DATA LINES:
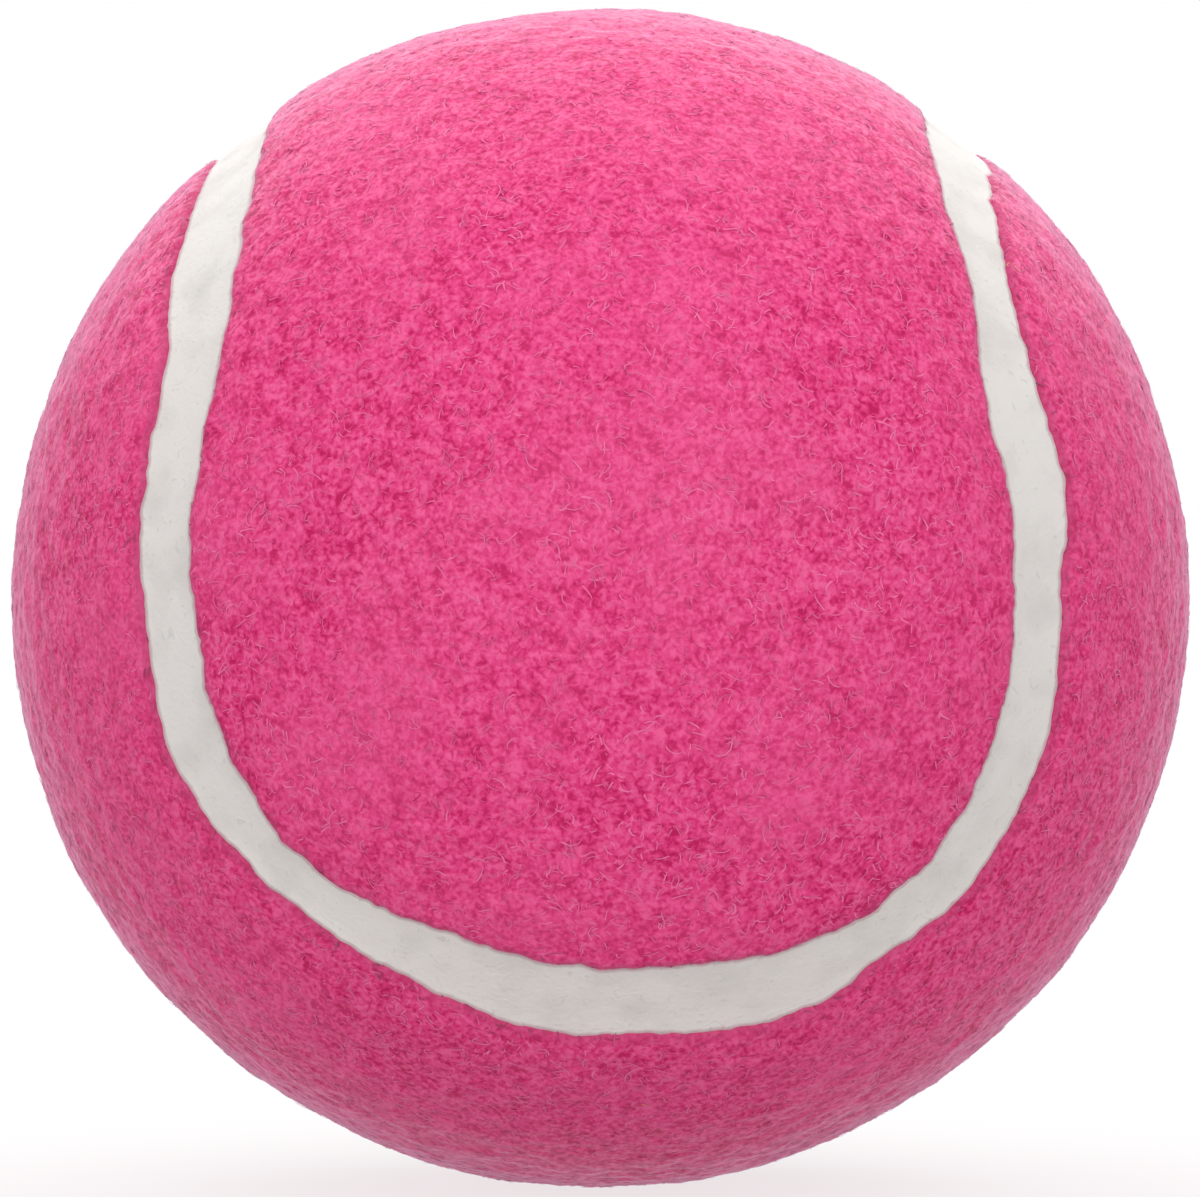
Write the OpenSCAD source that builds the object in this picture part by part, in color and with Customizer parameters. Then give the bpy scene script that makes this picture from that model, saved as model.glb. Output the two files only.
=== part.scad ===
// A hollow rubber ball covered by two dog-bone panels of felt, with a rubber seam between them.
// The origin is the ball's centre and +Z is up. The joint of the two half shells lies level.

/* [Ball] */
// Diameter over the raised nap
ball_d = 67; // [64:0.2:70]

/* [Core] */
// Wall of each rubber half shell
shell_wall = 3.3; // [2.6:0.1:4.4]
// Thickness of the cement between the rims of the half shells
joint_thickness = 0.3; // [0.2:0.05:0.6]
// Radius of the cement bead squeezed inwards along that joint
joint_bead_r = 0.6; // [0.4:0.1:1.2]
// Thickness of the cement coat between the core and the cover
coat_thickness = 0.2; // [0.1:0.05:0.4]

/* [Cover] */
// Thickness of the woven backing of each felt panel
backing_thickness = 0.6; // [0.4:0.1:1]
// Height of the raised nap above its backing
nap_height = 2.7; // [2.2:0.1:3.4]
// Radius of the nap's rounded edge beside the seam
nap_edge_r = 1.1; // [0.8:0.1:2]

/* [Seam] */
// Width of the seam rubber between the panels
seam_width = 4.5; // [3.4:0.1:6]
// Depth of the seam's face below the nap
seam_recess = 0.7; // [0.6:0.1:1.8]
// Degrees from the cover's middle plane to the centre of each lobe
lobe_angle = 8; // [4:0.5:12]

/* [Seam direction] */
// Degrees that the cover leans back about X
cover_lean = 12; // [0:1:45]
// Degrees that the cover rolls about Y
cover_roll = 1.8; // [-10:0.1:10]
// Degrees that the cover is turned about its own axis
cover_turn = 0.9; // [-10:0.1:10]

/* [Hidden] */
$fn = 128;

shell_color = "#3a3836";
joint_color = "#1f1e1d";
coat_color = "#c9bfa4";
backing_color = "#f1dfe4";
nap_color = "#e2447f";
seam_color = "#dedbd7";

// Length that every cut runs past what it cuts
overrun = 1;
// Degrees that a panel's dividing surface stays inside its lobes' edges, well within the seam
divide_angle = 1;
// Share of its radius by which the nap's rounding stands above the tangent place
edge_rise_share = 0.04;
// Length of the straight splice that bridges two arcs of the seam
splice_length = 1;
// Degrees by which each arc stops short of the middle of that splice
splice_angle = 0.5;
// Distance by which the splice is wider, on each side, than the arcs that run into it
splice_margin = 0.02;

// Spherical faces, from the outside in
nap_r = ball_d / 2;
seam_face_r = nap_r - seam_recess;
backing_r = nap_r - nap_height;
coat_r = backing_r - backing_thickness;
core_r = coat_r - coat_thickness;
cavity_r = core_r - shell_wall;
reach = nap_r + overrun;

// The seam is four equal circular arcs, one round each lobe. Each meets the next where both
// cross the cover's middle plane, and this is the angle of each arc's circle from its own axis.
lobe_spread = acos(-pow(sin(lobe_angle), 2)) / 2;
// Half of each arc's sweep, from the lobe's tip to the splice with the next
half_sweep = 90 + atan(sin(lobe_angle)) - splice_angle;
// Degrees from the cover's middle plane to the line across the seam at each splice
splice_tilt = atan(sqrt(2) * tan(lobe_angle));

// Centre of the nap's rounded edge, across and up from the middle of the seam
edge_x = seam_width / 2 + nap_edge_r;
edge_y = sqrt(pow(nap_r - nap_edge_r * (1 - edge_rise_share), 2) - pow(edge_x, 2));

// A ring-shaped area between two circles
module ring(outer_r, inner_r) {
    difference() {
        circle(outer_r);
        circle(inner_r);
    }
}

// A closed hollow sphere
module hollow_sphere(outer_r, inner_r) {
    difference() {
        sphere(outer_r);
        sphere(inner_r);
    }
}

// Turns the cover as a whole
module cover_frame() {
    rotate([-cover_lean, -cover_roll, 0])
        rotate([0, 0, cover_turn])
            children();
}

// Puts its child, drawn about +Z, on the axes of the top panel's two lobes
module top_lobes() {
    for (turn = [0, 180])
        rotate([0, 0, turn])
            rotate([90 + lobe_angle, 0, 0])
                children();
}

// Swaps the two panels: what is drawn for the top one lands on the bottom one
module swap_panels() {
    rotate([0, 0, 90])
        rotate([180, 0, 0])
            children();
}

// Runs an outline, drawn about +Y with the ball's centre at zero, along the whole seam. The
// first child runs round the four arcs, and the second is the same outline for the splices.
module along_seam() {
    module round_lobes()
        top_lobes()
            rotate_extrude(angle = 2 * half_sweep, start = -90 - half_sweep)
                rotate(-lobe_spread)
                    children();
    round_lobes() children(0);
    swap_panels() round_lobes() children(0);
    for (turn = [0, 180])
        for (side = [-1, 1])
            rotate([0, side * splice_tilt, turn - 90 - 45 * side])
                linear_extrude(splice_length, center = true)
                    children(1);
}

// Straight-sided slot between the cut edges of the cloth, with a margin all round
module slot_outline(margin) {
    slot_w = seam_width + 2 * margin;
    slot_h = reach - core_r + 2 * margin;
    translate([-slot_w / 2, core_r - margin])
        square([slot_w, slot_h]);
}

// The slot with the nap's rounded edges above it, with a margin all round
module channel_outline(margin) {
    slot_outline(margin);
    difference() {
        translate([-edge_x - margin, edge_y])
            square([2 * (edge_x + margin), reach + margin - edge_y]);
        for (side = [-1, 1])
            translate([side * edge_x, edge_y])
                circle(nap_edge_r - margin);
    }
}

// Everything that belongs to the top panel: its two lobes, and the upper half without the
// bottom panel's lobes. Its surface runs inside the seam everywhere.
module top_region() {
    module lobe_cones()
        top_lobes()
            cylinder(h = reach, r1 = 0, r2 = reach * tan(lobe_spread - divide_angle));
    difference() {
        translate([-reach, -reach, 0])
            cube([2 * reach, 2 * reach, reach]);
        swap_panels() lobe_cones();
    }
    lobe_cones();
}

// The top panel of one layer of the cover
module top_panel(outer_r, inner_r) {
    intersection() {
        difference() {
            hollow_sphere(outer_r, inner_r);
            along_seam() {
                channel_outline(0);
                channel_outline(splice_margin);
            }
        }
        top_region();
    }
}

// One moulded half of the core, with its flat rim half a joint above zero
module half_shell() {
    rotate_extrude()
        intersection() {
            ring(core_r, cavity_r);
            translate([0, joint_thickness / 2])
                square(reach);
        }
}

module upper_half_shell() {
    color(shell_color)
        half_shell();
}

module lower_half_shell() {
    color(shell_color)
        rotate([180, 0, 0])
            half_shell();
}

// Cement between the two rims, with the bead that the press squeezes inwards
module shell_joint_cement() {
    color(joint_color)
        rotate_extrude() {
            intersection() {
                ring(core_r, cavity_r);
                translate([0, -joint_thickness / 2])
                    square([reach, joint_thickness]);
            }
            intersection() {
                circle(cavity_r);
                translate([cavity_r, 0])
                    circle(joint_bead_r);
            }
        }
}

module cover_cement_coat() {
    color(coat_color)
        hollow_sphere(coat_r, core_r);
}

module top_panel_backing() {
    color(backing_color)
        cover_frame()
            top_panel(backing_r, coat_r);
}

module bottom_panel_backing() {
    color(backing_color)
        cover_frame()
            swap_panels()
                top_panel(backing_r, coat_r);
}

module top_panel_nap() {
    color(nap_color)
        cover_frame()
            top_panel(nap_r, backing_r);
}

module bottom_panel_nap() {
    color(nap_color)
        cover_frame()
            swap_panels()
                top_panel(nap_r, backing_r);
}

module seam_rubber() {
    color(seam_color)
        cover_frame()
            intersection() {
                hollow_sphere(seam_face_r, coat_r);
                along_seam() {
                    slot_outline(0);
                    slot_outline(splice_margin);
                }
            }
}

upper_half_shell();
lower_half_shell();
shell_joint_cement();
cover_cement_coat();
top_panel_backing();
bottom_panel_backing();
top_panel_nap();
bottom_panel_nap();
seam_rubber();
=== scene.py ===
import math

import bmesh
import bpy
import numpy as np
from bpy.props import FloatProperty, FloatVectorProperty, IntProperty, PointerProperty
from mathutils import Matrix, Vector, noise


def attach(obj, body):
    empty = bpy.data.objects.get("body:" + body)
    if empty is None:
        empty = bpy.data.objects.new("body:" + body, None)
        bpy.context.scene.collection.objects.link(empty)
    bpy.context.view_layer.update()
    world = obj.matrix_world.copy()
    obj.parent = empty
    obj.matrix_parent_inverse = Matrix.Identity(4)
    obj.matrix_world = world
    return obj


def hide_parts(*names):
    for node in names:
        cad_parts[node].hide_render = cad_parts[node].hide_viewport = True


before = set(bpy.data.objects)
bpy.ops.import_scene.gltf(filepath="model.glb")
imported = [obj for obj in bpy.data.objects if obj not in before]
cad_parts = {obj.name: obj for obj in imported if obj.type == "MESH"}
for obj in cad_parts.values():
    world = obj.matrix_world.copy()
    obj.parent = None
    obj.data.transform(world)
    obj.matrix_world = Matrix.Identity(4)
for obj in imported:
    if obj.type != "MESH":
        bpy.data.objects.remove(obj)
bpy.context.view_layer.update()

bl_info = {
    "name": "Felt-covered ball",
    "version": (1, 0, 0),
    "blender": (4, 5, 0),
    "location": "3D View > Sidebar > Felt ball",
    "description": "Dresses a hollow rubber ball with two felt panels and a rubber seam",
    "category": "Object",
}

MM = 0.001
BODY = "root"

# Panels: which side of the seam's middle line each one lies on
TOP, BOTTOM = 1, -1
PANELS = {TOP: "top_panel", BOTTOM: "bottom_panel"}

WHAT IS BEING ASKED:
Exactly as written, quote the lines from the one that has "upper_half_shell();" down to the one that has "for node in", and include both.

WORKED ANSWER:
upper_half_shell();
lower_half_shell();
shell_joint_cement();
cover_cement_coat();
top_panel_backing();
bottom_panel_backing();
top_panel_nap();
bottom_panel_nap();
seam_rubber();
=== scene.py ===
import math

import bmesh
import bpy
import numpy as np
from bpy.props import FloatProperty, FloatVectorProperty, IntProperty, PointerProperty
from mathutils import Matrix, Vector, noise


def attach(obj, body):
    empty = bpy.data.objects.get("body:" + body)
    if empty is None:
        empty = bpy.data.objects.new("body:" + body, None)
        bpy.context.scene.collection.objects.link(empty)
    bpy.context.view_layer.update()
    world = obj.matrix_world.copy()
    obj.parent = empty
    obj.matrix_parent_inverse = Matrix.Identity(4)
    obj.matrix_world = world
    return obj


def hide_parts(*names):
    for node in names:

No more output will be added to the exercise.